** START OF RECORD LIST **

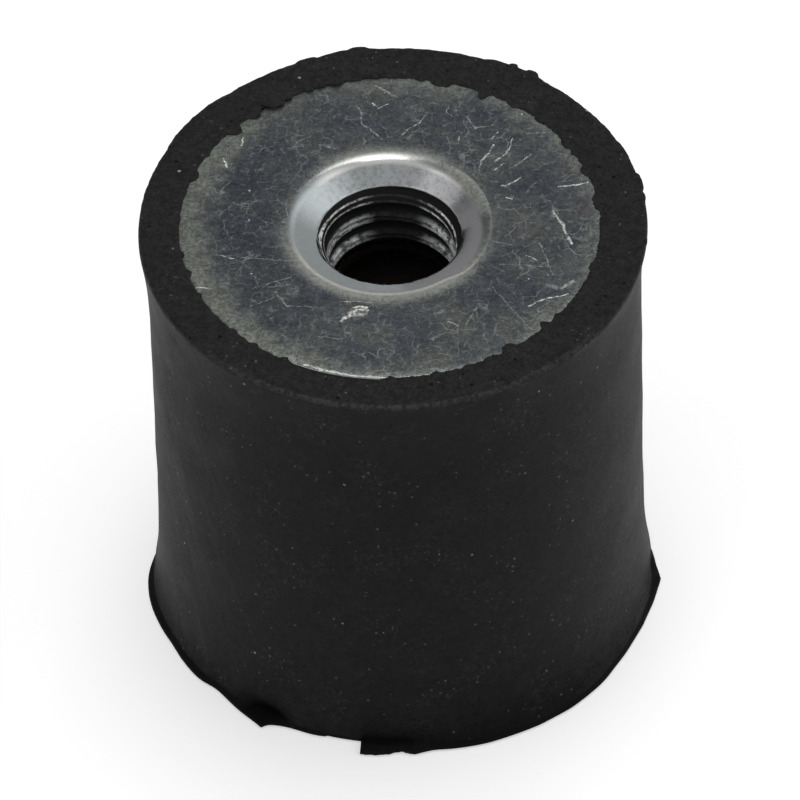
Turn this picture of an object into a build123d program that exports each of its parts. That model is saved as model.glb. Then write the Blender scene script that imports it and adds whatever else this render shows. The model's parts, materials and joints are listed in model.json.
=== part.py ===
"""Cylindrical rubber buffer with a threaded steel insert bonded into each end.

The buffer stands on its lower face, with the origin at the centre of that face and +Z up.
Lengths are in millimetres and angles in degrees.
"""

import os
from math import radians, tan

from build123d import *

# Rubber body
height = 20.0
end_diameter = 20.8
waist_diameter = 20.2
flare_height = 4.0  # from the straight waist out to each end

# Steel inserts: a flat disc with a drawn collar that carries the thread
plate_diameter = 17.6
plate_thickness = 1.5
collar_diameter = 8.0
insert_depth = 4.0  # from the face of the disc to the end of the collar
root_leg = 0.6  # of the slope under the disc, where the collar is drawn out of it

# Thread M6 x 1, bored here to its minor diameter, and the lead-in that opens it
thread_major_diameter = 6.0
thread_minor_diameter = 5.0
mouth_diameter = 8.1  # of the lead-in cone, where it meets the face
mouth_angle = 110.0  # included angle of the lead-in cone
shoulder_radius = 1.2  # rounds the edge between the face and the cone
cavity_depth = 5.5  # of the blind hole that goes on into the rubber, from the face

# Moulding flash: the thin fin that is left along parts of the lower edge
flash_thickness = 0.25
flash_root = 0.5  # how far the fin starts inside the body

# The fin has two lobes. Each rises to a sharp tip, falls off behind it and ends where it is
# torn away. Angles run from +X, and the reach is measured from the lower edge outwards.
left_rise_angles = [176, 180, 184, 195, 207, 218, 221.5, 228, 233, 236.7]
left_rise_reach = [0.03, 0.19, 0.33, 0.34, 0.29, 0.29, 0.20, 0.36, 0.51, 0.70]
left_fall_angles = [236.7, 237.6, 239.5, 244, 251]
left_fall_reach = [0.70, 0.43, 0.25, 0.13, 0.05]
front_rise_angles = [259.5, 262, 265.5, 268.3, 270.8, 273.5, 280, 294, 312, 320, 327, 336, 346, 352]
front_rise_reach = [0.72, 0.70, 0.63, 0.51, 0.64, 0.55, 0.53, 0.61, 0.59, 0.49, 0.36, 0.32, 0.37, 0.46]
front_fall_angles = [352, 356.5, 361]
front_fall_reach = [0.46, 0.20, 0.03]

end_radius = end_diameter / 2
waist_radius = waist_diameter / 2
plate_radius = plate_diameter / 2
collar_radius = collar_diameter / 2
bore_radius = thread_minor_diameter / 2
mouth_radius = mouth_diameter / 2

# Heights on the upper insert, and the depth to which the lead-in cone reaches the thread
plate_underside = height - plate_thickness
collar_end = height - insert_depth
mid_plane = Plane.XY.offset(height / 2)
cone_depth = (mouth_radius - bore_radius) / tan(radians(mouth_angle / 2))


def corner(x, y):
    """The corner of the sketch in work that lies nearest to (x, y)."""
    return vertices().sort_by_distance((x, y, 0)).first


def polar_point(angle, radius):
    """The point of a sketch at an angle from its X axis and a distance from its origin."""
    return Vector(radius, 0).rotate(Axis.Z, angle)


def fin_edge(angles, reaches):
    """The points of one run of the fin's outline."""
    return [polar_point(angle, end_radius + reach) for angle, reach in zip(angles, reaches)]


# Half section of the solid that an insert would be without its hole
with BuildSketch() as insert_blank:
    with BuildLine():
        Polyline(
            (0, height),
            (plate_radius, height),
            (plate_radius, plate_underside),
            (collar_radius, plate_underside),
            (collar_radius, collar_end),
            (0, collar_end),
            close=True,
        )
    make_face()
    chamfer(corner(collar_radius, plate_underside), length=root_leg)

# Upper insert: the blank less its bore and lead-in, turned about the axis
with BuildPart() as upper_insert:
    with BuildSketch(Plane.XZ):
        add(insert_blank.sketch_local)
        with BuildLine():
            Polyline(
                (0, height),
                (mouth_radius, height),
                (bore_radius, height - cone_depth),
                (bore_radius, collar_end),
                (0, collar_end),
                close=True,
            )
        make_face(mode=Mode.SUBTRACT)
        fillet(corner(mouth_radius, height), radius=shoulder_radius)
    revolve(axis=Axis.Z)

# Lower insert: the same stamping, facing down
with BuildPart() as lower_insert:
    mirror(upper_insert.part, about=mid_plane)

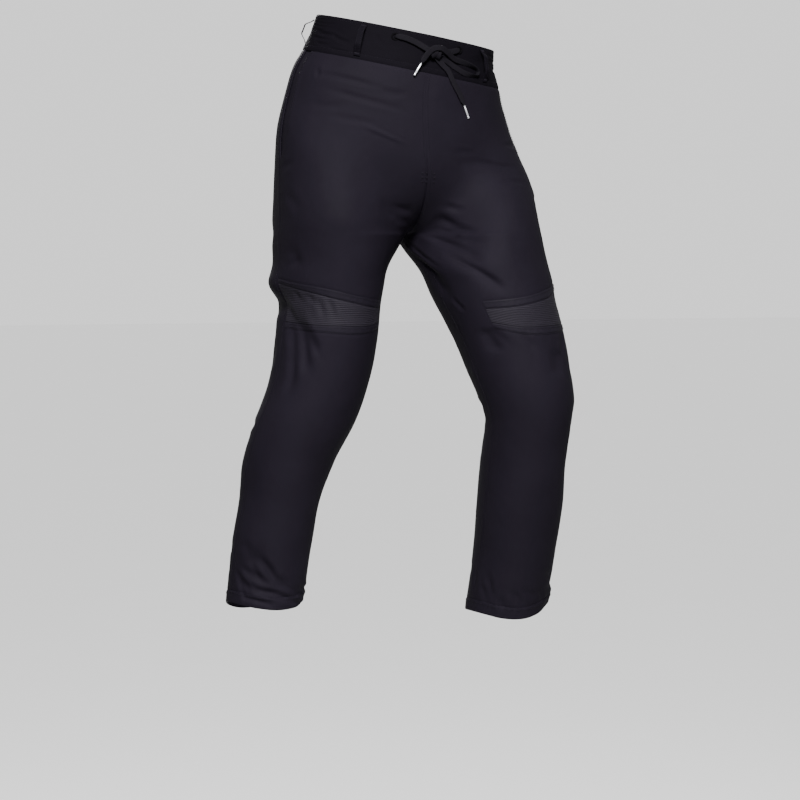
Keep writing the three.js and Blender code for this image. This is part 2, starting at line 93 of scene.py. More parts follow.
def add_camera():
    """The photograph's view: from the wearer's right of straight ahead, level with the hips."""
    data = bpy.data.cameras.new("camera")
    data.sensor_width = 36
    data.lens = VIEW_LENS
    camera = bpy.data.objects.new("camera", data)
    bpy.context.scene.collection.objects.link(camera)
    azimuth = math.radians(VIEW_AZIMUTH)
    back = Vector((math.sin(azimuth), -math.cos(azimuth), 0))
    right = Vector((math.cos(azimuth), math.sin(azimuth), 0))
    target = right * VIEW_SIDE
    camera.location = back * VIEW_DISTANCE + target
    camera.location.z = VIEW_HEIGHT
    target.z = VIEW_AIM_HEIGHT
    camera.rotation_mode = "QUATERNION"
    camera.rotation_quaternion = (target - camera.location).to_track_quat("-Z", "Y")
    bpy.context.scene.camera = camera


# Tables with named columns

def smooth(s):
    c = np.clip(s, 0, 1)
    return c * c * (3 - 2 * c)


def mix(a, b, s):
    return a + (b - a) * s


def grids(a, b):
    """Two arrays of numbers of one shape."""
    return np.broadcast_arrays(np.asarray(a, float), np.asarray(b, float))


def smooth_track(knots, values):
    """A smooth function through a column of a table."""
    count = len(knots)
    before = np.maximum(np.arange(count) - 1, 0)
    after = np.minimum(np.arange(count) + 1, count - 1)
    slopes = (values[after] - values[before]) / (knots[after] - knots[before])

    def at(x):
        x = np.clip(x, knots[0], knots[-1])
        i = np.clip(np.searchsorted(knots, x, side="right") - 1, 0, count - 2)
        span = knots[i + 1] - knots[i]
        s = (x - knots[i]) / span
        here, there = slopes[i] * span, slopes[i + 1] * span
        rise = values[i + 1] - values[i]
        return values[i] + s * (here + s * (3 * rise - 2 * here - there + s * (here + there - 2 * rise)))

    return at


class Table:
    """Rows as smooth functions of their first column."""

    def __init__(self, columns, rows):
        data = np.array(rows, float)
        self.track = {name: smooth_track(data[:, 0], data[:, k + 1]) for k, name in enumerate(columns[1:])}

    def __getitem__(self, name):
        return self.track[name]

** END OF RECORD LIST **

● BRIEF
Write every entry out again exactly.

● SOLUTION
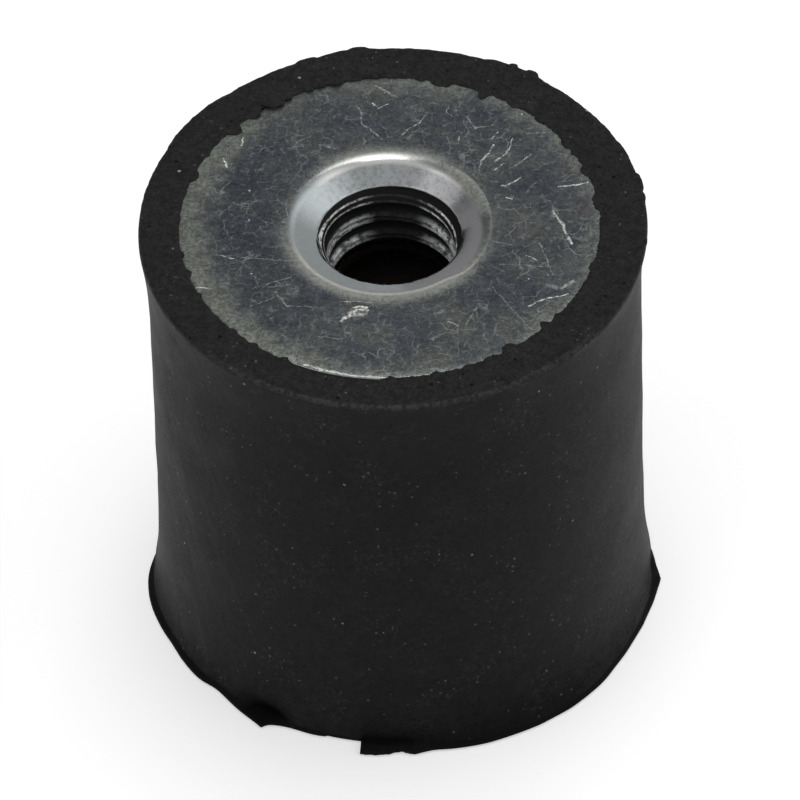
Turn this picture of an object into a build123d program that exports each of its parts. That model is saved as model.glb. Then write the Blender scene script that imports it and adds whatever else this render shows. The model's parts, materials and joints are listed in model.json.
=== part.py ===
"""Cylindrical rubber buffer with a threaded steel insert bonded into each end.

The buffer stands on its lower face, with the origin at the centre of that face and +Z up.
Lengths are in millimetres and angles in degrees.
"""

import os
from math import radians, tan

from build123d import *

# Rubber body
height = 20.0
end_diameter = 20.8
waist_diameter = 20.2
flare_height = 4.0  # from the straight waist out to each end

# Steel inserts: a flat disc with a drawn collar that carries the thread
plate_diameter = 17.6
plate_thickness = 1.5
collar_diameter = 8.0
insert_depth = 4.0  # from the face of the disc to the end of the collar
root_leg = 0.6  # of the slope under the disc, where the collar is drawn out of it

# Thread M6 x 1, bored here to its minor diameter, and the lead-in that opens it
thread_major_diameter = 6.0
thread_minor_diameter = 5.0
mouth_diameter = 8.1  # of the lead-in cone, where it meets the face
mouth_angle = 110.0  # included angle of the lead-in cone
shoulder_radius = 1.2  # rounds the edge between the face and the cone
cavity_depth = 5.5  # of the blind hole that goes on into the rubber, from the face

# Moulding flash: the thin fin that is left along parts of the lower edge
flash_thickness = 0.25
flash_root = 0.5  # how far the fin starts inside the body

# The fin has two lobes. Each rises to a sharp tip, falls off behind it and ends where it is
# torn away. Angles run from +X, and the reach is measured from the lower edge outwards.
left_rise_angles = [176, 180, 184, 195, 207, 218, 221.5, 228, 233, 236.7]
left_rise_reach = [0.03, 0.19, 0.33, 0.34, 0.29, 0.29, 0.20, 0.36, 0.51, 0.70]
left_fall_angles = [236.7, 237.6, 239.5, 244, 251]
left_fall_reach = [0.70, 0.43, 0.25, 0.13, 0.05]
front_rise_angles = [259.5, 262, 265.5, 268.3, 270.8, 273.5, 280, 294, 312, 320, 327, 336, 346, 352]
front_rise_reach = [0.72, 0.70, 0.63, 0.51, 0.64, 0.55, 0.53, 0.61, 0.59, 0.49, 0.36, 0.32, 0.37, 0.46]
front_fall_angles = [352, 356.5, 361]
front_fall_reach = [0.46, 0.20, 0.03]

end_radius = end_diameter / 2
waist_radius = waist_diameter / 2
plate_radius = plate_diameter / 2
collar_radius = collar_diameter / 2
bore_radius = thread_minor_diameter / 2
mouth_radius = mouth_diameter / 2

# Heights on the upper insert, and the depth to which the lead-in cone reaches the thread
plate_underside = height - plate_thickness
collar_end = height - insert_depth
mid_plane = Plane.XY.offset(height / 2)
cone_depth = (mouth_radius - bore_radius) / tan(radians(mouth_angle / 2))


def corner(x, y):
    """The corner of the sketch in work that lies nearest to (x, y)."""
    return vertices().sort_by_distance((x, y, 0)).first


def polar_point(angle, radius):
    """The point of a sketch at an angle from its X axis and a distance from its origin."""
    return Vector(radius, 0).rotate(Axis.Z, angle)


def fin_edge(angles, reaches):
    """The points of one run of the fin's outline."""
    return [polar_point(angle, end_radius + reach) for angle, reach in zip(angles, reaches)]


# Half section of the solid that an insert would be without its hole
with BuildSketch() as insert_blank:
    with BuildLine():
        Polyline(
            (0, height),
            (plate_radius, height),
            (plate_radius, plate_underside),
            (collar_radius, plate_underside),
            (collar_radius, collar_end),
            (0, collar_end),
            close=True,
        )
    make_face()
    chamfer(corner(collar_radius, plate_underside), length=root_leg)

# Upper insert: the blank less its bore and lead-in, turned about the axis
with BuildPart() as upper_insert:
    with BuildSketch(Plane.XZ):
        add(insert_blank.sketch_local)
        with BuildLine():
            Polyline(
                (0, height),
                (mouth_radius, height),
                (bore_radius, height - cone_depth),
                (bore_radius, collar_end),
                (0, collar_end),
                close=True,
            )
        make_face(mode=Mode.SUBTRACT)
        fillet(corner(mouth_radius, height), radius=shoulder_radius)
    revolve(axis=Axis.Z)

# Lower insert: the same stamping, facing down
with BuildPart() as lower_insert:
    mirror(upper_insert.part, about=mid_plane)

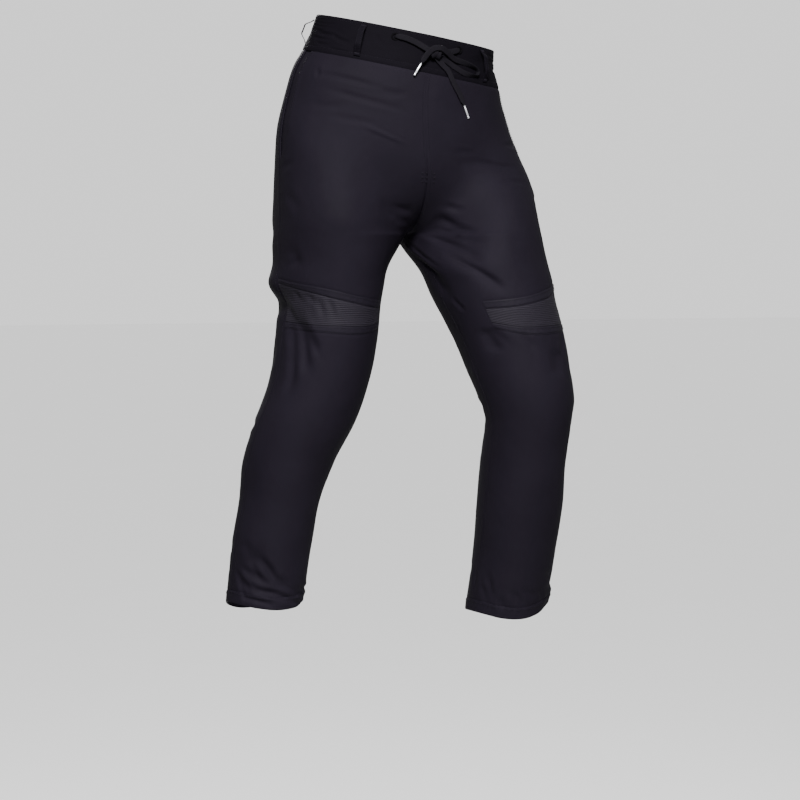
Keep writing the three.js and Blender code for this image. This is part 2, starting at line 93 of scene.py. More parts follow.
def add_camera():
    """The photograph's view: from the wearer's right of straight ahead, level with the hips."""
    data = bpy.data.cameras.new("camera")
    data.sensor_width = 36
    data.lens = VIEW_LENS
    camera = bpy.data.objects.new("camera", data)
    bpy.context.scene.collection.objects.link(camera)
    azimuth = math.radians(VIEW_AZIMUTH)
    back = Vector((math.sin(azimuth), -math.cos(azimuth), 0))
    right = Vector((math.cos(azimuth), math.sin(azimuth), 0))
    target = right * VIEW_SIDE
    camera.location = back * VIEW_DISTANCE + target
    camera.location.z = VIEW_HEIGHT
    target.z = VIEW_AIM_HEIGHT
    camera.rotation_mode = "QUATERNION"
    camera.rotation_quaternion = (target - camera.location).to_track_quat("-Z", "Y")
    bpy.context.scene.camera = camera


# Tables with named columns

def smooth(s):
    c = np.clip(s, 0, 1)
    return c * c * (3 - 2 * c)


def mix(a, b, s):
    return a + (b - a) * s


def grids(a, b):
    """Two arrays of numbers of one shape."""
    return np.broadcast_arrays(np.asarray(a, float), np.asarray(b, float))


def smooth_track(knots, values):
    """A smooth function through a column of a table."""
    count = len(knots)
    before = np.maximum(np.arange(count) - 1, 0)
    after = np.minimum(np.arange(count) + 1, count - 1)
    slopes = (values[after] - values[before]) / (knots[after] - knots[before])

    def at(x):
        x = np.clip(x, knots[0], knots[-1])
        i = np.clip(np.searchsorted(knots, x, side="right") - 1, 0, count - 2)
        span = knots[i + 1] - knots[i]
        s = (x - knots[i]) / span
        here, there = slopes[i] * span, slopes[i + 1] * span
        rise = values[i + 1] - values[i]
        return values[i] + s * (here + s * (3 * rise - 2 * here - there + s * (here + there - 2 * rise)))

    return at


class Table:
    """Rows as smooth functions of their first column."""

    def __init__(self, columns, rows):
        data = np.array(rows, float)
        self.track = {name: smooth_track(data[:, 0], data[:, k + 1]) for k, name in enumerate(columns[1:])}

    def __getitem__(self, name):
        return self.track[name]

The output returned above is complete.